▸ **Listing**:
• • • • •
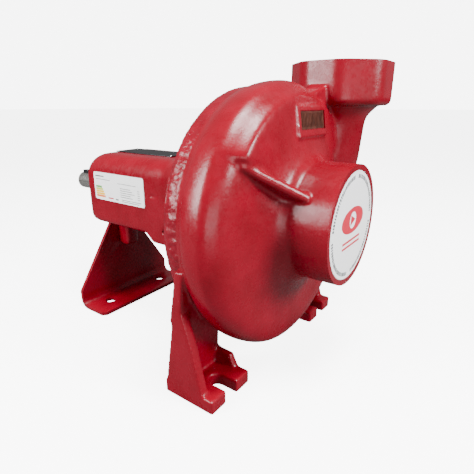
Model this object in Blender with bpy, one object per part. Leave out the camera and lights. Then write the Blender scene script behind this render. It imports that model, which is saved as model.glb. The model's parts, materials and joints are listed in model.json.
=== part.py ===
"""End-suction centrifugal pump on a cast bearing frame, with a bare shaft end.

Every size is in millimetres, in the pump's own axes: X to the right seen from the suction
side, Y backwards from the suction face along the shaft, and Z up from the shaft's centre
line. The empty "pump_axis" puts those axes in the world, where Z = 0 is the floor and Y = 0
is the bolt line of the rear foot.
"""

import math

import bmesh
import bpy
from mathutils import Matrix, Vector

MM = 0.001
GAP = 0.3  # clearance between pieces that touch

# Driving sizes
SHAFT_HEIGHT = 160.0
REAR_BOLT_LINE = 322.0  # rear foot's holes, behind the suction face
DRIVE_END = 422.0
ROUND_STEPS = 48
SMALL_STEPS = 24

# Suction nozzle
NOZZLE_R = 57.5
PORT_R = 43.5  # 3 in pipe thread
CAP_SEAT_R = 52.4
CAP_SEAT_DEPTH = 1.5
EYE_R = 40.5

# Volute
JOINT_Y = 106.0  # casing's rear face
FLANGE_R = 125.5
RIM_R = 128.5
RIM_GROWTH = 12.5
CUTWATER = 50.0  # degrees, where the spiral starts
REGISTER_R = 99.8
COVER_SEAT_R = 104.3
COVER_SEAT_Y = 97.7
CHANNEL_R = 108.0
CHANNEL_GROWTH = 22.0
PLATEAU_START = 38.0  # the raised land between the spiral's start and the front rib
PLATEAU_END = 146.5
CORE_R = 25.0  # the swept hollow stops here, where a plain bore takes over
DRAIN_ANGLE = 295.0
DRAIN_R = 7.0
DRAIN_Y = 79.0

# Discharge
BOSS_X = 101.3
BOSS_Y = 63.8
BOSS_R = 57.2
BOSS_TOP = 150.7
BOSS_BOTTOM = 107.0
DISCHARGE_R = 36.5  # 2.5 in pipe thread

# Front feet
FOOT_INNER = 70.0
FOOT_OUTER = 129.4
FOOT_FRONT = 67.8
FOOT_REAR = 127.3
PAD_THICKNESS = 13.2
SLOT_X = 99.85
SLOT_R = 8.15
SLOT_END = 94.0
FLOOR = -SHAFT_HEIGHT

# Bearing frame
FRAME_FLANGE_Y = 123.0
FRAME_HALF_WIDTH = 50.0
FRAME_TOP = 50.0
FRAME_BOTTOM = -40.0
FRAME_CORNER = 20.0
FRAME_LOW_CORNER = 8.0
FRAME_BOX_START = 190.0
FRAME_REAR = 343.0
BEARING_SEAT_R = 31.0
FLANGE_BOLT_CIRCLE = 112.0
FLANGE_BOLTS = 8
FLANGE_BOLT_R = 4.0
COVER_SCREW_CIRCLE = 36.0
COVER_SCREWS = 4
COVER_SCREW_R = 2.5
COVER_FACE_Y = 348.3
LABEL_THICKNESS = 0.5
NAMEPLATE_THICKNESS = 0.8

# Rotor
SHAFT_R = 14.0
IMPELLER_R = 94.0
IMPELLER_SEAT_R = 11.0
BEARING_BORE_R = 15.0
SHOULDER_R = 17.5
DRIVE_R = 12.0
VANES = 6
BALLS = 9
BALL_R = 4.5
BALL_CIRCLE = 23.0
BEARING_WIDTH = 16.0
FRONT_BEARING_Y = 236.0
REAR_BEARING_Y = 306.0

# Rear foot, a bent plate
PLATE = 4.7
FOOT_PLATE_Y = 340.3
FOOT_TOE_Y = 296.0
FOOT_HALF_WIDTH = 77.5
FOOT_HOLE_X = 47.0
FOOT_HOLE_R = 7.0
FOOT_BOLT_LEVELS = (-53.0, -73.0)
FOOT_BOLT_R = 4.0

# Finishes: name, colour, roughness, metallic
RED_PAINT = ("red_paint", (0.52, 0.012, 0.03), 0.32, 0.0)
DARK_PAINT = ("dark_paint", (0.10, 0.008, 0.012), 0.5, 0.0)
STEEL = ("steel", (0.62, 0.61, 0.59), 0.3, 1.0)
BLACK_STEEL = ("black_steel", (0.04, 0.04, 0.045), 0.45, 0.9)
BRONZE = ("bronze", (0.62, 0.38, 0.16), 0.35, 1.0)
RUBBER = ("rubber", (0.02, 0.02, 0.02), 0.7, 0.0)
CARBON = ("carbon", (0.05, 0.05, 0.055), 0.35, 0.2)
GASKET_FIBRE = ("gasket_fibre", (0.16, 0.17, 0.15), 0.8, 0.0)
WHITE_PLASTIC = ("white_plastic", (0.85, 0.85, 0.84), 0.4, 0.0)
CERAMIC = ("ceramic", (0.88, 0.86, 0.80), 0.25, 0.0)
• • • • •
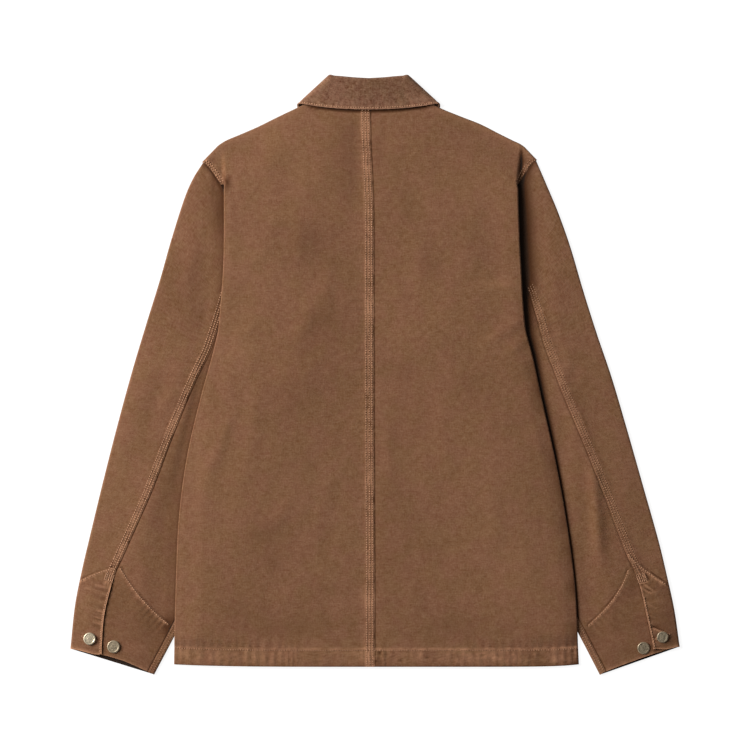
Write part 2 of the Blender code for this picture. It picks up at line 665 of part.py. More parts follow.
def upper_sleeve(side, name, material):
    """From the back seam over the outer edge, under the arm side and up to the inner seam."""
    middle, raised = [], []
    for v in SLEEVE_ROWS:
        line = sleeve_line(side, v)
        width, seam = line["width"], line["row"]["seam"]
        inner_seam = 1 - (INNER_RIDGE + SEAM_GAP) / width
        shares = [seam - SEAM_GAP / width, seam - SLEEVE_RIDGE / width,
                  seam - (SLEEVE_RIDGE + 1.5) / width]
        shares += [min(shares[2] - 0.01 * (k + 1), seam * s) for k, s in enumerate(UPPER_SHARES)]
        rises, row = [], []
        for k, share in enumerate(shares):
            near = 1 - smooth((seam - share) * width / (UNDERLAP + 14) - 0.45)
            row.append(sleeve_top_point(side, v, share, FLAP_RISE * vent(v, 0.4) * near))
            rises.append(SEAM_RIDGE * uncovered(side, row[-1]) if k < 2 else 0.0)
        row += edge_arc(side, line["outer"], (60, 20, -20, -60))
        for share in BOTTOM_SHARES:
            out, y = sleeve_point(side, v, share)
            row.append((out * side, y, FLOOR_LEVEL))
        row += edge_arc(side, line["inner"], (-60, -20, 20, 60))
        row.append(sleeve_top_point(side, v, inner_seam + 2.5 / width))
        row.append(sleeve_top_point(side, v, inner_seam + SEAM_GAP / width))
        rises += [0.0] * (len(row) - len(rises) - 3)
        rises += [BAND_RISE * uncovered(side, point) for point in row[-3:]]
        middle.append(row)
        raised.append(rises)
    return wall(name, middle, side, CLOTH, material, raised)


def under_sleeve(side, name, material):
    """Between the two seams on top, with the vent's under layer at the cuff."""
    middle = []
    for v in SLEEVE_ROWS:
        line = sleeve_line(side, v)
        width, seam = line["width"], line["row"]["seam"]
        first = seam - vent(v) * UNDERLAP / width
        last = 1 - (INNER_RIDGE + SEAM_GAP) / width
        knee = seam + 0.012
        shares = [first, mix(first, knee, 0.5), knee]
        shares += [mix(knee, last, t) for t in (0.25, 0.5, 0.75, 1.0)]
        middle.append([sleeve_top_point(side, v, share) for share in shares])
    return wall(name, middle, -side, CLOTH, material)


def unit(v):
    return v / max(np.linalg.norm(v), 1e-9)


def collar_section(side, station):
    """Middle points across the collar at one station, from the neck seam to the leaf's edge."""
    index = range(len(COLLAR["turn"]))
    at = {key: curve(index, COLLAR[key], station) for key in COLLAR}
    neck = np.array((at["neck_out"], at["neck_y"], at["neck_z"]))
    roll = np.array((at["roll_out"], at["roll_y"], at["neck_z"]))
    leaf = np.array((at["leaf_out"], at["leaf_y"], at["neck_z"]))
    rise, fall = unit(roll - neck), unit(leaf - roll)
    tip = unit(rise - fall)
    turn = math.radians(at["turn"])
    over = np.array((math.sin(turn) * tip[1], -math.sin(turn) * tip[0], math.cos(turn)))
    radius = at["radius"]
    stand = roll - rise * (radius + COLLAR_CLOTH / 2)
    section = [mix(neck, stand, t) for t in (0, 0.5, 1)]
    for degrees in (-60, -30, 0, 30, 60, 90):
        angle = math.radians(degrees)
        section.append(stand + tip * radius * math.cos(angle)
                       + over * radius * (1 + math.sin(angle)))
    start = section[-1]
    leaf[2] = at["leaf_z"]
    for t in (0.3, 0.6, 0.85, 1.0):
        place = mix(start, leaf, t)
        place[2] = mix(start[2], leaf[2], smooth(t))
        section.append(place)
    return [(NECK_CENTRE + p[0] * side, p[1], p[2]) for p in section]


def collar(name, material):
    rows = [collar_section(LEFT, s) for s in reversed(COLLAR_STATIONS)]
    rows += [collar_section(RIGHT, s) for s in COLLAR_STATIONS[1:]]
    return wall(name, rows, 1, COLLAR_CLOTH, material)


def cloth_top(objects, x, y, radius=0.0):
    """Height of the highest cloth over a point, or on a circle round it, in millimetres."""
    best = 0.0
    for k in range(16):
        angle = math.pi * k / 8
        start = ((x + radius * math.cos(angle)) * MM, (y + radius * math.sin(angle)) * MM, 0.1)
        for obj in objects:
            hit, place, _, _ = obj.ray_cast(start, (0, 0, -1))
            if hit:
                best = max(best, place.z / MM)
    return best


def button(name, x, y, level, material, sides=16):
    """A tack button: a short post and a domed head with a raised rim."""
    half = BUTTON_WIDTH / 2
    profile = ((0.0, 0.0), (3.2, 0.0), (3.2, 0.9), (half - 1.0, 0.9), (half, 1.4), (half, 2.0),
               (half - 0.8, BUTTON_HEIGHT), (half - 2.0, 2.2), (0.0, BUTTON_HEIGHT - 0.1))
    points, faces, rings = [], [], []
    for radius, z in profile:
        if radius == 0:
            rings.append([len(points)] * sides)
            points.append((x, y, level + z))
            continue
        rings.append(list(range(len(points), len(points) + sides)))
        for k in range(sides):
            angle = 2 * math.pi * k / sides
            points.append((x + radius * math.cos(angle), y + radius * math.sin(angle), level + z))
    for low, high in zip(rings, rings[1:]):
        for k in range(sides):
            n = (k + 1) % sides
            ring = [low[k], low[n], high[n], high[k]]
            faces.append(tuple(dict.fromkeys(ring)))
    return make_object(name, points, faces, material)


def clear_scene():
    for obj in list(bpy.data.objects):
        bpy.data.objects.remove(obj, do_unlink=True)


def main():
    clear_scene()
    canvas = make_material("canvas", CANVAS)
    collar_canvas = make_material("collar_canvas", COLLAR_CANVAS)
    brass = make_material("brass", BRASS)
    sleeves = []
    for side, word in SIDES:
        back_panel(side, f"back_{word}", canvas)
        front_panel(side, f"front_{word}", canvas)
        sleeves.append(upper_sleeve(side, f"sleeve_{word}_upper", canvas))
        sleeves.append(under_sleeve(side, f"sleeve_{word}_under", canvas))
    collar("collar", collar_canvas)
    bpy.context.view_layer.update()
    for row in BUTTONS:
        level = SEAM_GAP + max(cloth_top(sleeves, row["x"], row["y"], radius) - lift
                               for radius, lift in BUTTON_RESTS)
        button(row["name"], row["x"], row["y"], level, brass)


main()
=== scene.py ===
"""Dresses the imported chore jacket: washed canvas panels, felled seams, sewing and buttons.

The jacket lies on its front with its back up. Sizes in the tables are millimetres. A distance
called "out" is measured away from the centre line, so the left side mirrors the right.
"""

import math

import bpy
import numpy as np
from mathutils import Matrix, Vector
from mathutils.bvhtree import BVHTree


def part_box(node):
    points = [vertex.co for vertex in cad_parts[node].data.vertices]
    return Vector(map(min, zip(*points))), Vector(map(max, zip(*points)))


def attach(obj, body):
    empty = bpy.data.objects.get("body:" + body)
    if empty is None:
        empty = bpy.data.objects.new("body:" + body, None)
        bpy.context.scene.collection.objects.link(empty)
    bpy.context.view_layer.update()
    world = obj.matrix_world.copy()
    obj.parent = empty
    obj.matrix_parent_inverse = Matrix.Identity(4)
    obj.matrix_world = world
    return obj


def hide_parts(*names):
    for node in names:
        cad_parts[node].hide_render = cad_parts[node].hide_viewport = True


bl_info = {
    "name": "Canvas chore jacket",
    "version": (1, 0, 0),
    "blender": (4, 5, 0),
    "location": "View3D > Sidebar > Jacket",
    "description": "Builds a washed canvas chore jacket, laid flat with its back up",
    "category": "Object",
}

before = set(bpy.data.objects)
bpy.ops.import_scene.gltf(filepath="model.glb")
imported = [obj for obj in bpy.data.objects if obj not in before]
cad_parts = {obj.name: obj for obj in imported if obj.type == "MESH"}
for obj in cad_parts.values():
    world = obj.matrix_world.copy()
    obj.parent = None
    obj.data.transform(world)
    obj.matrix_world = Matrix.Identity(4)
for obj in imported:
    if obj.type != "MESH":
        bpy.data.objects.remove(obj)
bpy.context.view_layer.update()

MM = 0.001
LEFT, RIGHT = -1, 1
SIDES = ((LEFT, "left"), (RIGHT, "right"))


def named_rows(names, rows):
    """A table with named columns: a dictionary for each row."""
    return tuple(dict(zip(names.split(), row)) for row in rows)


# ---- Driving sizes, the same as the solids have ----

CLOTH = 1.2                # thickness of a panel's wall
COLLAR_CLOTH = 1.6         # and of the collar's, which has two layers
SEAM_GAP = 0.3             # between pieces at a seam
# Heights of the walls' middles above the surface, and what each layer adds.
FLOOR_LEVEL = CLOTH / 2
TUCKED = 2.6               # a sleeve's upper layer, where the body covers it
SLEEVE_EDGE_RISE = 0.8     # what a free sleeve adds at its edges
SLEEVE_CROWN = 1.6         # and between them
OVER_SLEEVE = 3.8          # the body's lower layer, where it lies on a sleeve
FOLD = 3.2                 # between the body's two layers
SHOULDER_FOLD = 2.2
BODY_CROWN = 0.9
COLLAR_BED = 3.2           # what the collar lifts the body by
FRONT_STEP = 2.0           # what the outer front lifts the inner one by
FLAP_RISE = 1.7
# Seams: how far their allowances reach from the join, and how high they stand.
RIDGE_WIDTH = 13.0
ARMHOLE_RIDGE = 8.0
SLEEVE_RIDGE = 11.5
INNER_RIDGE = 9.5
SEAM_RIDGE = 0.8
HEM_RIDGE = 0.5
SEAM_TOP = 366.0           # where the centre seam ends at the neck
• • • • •
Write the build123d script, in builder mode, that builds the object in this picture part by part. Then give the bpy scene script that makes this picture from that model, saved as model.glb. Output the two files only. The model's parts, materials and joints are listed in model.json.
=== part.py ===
• • • • •
▸ **What to produce**: Transcribe word for word the lines from the one holding "Model this object" through the one holding "pieces that touch". Include both, and add nothing.

▸ **Expected answer**:
Model this object in Blender with bpy, one object per part. Leave out the camera and lights. Then write the Blender scene script behind this render. It imports that model, which is saved as model.glb. The model's parts, materials and joints are listed in model.json.
=== part.py ===
"""End-suction centrifugal pump on a cast bearing frame, with a bare shaft end.

Every size is in millimetres, in the pump's own axes: X to the right seen from the suction
side, Y backwards from the suction face along the shaft, and Z up from the shaft's centre
line. The empty "pump_axis" puts those axes in the world, where Z = 0 is the floor and Y = 0
is the bolt line of the rear foot.
"""

import math

import bmesh
import bpy
from mathutils import Matrix, Vector

MM = 0.001
GAP = 0.3  # clearance between pieces that touch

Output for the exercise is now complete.